╭─ Source material
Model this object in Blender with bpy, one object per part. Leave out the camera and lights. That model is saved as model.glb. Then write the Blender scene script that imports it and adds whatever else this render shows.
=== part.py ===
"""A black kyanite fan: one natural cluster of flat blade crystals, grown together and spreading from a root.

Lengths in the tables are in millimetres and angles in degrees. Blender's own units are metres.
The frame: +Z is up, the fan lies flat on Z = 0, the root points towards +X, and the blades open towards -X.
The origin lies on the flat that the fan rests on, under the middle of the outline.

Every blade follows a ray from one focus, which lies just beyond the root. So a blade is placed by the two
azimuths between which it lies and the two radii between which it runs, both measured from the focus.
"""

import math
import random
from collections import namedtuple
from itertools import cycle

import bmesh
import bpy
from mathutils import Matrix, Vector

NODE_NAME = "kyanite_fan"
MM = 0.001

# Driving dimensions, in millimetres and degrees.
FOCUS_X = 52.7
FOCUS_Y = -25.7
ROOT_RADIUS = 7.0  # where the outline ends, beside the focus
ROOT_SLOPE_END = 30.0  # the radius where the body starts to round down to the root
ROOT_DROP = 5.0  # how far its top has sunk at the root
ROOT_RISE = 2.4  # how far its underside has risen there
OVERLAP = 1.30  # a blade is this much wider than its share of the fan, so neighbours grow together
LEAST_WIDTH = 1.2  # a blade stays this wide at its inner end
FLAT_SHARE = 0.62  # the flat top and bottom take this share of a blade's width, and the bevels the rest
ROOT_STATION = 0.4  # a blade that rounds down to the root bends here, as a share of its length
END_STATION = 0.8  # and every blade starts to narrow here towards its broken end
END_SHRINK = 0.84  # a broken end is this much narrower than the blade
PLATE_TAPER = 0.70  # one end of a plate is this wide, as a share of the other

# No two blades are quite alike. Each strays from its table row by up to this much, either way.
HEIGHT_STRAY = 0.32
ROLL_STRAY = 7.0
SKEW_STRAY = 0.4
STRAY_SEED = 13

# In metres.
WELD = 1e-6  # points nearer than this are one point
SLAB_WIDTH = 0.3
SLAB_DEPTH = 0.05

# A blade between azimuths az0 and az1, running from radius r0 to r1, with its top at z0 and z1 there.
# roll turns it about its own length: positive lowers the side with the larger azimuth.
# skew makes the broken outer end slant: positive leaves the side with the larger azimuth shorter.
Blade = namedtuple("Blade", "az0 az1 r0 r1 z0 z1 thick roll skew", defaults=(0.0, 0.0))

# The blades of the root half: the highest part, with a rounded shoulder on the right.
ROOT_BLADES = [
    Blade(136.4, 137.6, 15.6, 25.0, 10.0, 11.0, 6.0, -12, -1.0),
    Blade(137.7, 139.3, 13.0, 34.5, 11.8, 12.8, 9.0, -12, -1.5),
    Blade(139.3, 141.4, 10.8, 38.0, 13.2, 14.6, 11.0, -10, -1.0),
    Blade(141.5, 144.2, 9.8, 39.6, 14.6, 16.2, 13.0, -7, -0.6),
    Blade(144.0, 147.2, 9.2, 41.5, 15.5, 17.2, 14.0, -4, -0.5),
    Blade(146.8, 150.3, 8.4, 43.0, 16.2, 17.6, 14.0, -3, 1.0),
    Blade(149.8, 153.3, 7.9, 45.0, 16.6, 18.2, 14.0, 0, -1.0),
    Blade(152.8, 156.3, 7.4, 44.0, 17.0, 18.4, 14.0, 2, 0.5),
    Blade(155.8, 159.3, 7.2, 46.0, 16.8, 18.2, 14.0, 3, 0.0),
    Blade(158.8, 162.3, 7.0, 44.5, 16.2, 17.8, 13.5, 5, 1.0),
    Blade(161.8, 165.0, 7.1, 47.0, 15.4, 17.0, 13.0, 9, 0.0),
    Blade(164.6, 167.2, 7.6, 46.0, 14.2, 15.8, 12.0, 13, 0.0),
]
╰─
Extract all lines from the material above that include the word "Blender".

Model this object in Blender with bpy, one object per part. Leave out the camera and lights. That model is saved as model.glb. Then write the Blender scene script that imports it and adds whatever else this render shows.
Lengths in the tables are in millimetres and angles in degrees. Blender's own units are metres.